NASA’s Commander Moonikin Campos, a manikin that flew on the Artemis I flight test beyond the Moon wearing the OCSS (Orion Crew Survival System) spacesuit, is continuing its journey of exploration on Earth through a unique series of testing as a crash test dummy.
The tests are informing engineers’ understanding of what the experience of flying inside the agency’s Orion spacecraft will be like on crewed missions to the Moon beginning with Artemis II.
The OCSS suit will be worn by Artemis astronauts during the most dynamic phases of spaceflight: launch and re-entry through Earth’s atmosphere and landing. On Artemis I, Moonikin Campos’ seat was also equipped with sensors to record acceleration and vibration throughout the mission.
Now back on Earth, the manikin’s latest stop was at Wright-Patterson Air Force Base in Ohio, where engineers put him through acceleration sled testing to simulate contingency landings. Sled testing is a common method of testing restraint systems like automotive seats and seat belts to investigate their performance in collision situations.
Moonikin Campos was named after NASA engineer Arturo Campos, who was instrumental in returning the Apollo 13 crew safely to Earth.
NASA teams worked alongside U.S. Air Force experts to better understand how the OCSS suit and Orion seat performed in extreme acceleration movements astronauts could experience during launch and in space. These findings will help improve suit, helmet, and seat design for future Artemis missions.
“With this test, Commander Moonikin Campos has continued his service to the crew, to ensure their safe return home, very much fitting with the legacy of his namesake,” said Dustin Gohmert, OCSS project manager at NASA’s Johnson Space Center in Houston.
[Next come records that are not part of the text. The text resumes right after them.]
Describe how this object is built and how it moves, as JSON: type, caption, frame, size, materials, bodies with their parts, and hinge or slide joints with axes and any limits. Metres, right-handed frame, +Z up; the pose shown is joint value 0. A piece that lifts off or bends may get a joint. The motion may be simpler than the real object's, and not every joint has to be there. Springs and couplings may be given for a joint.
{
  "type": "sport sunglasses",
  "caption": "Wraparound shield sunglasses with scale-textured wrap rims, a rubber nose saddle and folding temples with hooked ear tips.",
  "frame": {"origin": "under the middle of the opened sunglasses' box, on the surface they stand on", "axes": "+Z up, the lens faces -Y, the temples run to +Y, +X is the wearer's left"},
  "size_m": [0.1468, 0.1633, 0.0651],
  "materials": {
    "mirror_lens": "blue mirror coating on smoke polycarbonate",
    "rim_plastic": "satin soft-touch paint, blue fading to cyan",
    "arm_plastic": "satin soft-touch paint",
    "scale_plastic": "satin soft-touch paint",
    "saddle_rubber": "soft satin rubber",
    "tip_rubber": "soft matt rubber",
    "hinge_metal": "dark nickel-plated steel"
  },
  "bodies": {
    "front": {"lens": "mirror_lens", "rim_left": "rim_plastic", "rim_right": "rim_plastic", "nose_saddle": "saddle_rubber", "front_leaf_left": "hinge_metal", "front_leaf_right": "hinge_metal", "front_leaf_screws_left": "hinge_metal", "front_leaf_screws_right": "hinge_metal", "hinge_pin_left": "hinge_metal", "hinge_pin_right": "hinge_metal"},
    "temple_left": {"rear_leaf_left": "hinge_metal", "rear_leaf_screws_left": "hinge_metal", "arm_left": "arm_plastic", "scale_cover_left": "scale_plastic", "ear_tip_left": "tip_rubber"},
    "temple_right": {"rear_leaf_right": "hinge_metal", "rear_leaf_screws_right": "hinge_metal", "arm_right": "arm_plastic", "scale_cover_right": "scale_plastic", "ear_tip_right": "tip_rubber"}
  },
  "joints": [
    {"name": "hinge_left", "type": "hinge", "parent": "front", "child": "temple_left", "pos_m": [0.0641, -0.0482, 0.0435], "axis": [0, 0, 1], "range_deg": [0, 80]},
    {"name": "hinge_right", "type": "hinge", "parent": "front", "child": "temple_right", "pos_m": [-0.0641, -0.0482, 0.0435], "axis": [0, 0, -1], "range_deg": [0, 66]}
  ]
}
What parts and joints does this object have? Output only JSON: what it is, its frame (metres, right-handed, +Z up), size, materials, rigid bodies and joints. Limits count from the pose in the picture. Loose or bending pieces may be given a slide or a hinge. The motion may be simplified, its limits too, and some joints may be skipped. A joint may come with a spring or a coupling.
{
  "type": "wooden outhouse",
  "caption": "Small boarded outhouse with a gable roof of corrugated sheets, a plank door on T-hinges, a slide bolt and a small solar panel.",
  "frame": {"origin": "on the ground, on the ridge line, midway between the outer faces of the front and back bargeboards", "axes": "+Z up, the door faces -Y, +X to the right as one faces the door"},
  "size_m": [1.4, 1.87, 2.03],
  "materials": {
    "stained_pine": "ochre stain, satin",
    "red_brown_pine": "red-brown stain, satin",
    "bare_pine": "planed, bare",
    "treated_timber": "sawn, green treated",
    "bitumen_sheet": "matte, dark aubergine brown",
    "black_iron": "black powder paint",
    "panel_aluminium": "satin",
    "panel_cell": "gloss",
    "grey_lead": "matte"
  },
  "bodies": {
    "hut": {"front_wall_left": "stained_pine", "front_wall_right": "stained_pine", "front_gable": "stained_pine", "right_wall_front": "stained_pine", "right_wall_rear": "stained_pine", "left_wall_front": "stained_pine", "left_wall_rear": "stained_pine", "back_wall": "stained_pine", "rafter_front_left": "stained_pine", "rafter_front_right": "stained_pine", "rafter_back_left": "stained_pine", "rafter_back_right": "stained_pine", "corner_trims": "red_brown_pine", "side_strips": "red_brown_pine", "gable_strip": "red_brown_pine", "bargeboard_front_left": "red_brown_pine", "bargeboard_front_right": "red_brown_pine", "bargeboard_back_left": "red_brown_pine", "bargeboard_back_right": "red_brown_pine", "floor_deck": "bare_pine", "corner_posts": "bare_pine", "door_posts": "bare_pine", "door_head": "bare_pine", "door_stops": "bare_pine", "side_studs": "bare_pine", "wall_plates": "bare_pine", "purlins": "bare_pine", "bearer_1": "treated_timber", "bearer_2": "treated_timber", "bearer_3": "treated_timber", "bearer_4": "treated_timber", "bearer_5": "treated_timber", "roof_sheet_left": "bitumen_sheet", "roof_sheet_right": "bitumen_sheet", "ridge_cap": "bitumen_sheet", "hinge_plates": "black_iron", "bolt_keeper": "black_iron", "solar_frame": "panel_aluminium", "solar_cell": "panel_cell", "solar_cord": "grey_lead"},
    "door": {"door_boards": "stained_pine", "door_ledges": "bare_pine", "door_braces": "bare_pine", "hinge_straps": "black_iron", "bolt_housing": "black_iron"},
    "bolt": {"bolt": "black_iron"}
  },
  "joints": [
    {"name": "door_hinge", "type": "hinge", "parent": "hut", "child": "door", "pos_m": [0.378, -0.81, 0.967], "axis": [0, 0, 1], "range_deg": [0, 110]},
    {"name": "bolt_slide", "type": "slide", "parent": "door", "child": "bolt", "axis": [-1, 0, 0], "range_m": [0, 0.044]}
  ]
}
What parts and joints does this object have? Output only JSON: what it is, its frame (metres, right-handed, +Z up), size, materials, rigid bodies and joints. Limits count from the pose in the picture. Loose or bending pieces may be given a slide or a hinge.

The sled system at Wright-Patterson is hundreds of feet long and made of steel and concrete. An Orion spacecraft seat was mounted to the sled device and launched Moonikin Campos with accelerations up to 19g, 19 times a normal gravity force. A series of lights enabled engineers to clearly record and observe the impact on the manikin during the initial moments of acceleration using cameras that record at 1,000 frames per second.
Stickers with a four-quadrant, yellow and black design were placed on and around the manikin as reference points to serve as markers that enable easier tracking of movement in slow motion replays of the test. NASA engineers will continue to study the tests to inform decisions on improving safety and comfort for astronauts on Artemis missions.
Moonikin Campos’ next stop will be to NASA’s Kennedy Space Center in Florida to support the acceptance vibration testing of the Artemis II Orion crew module. The manikin, which will be inside Orion during the testing, will validate the spacecraft can vibrate at safe and comfortable limits for astronauts during dynamic phases of Artemis II.
The approximately 10-day Artemis II flight will test NASA’s foundational human deep space exploration capabilities, the Space Launch System rocket and Orion spacecraft, for the first time with astronauts and will pave the way for lunar surface missions, including landing the first woman and first person of color on the Moon.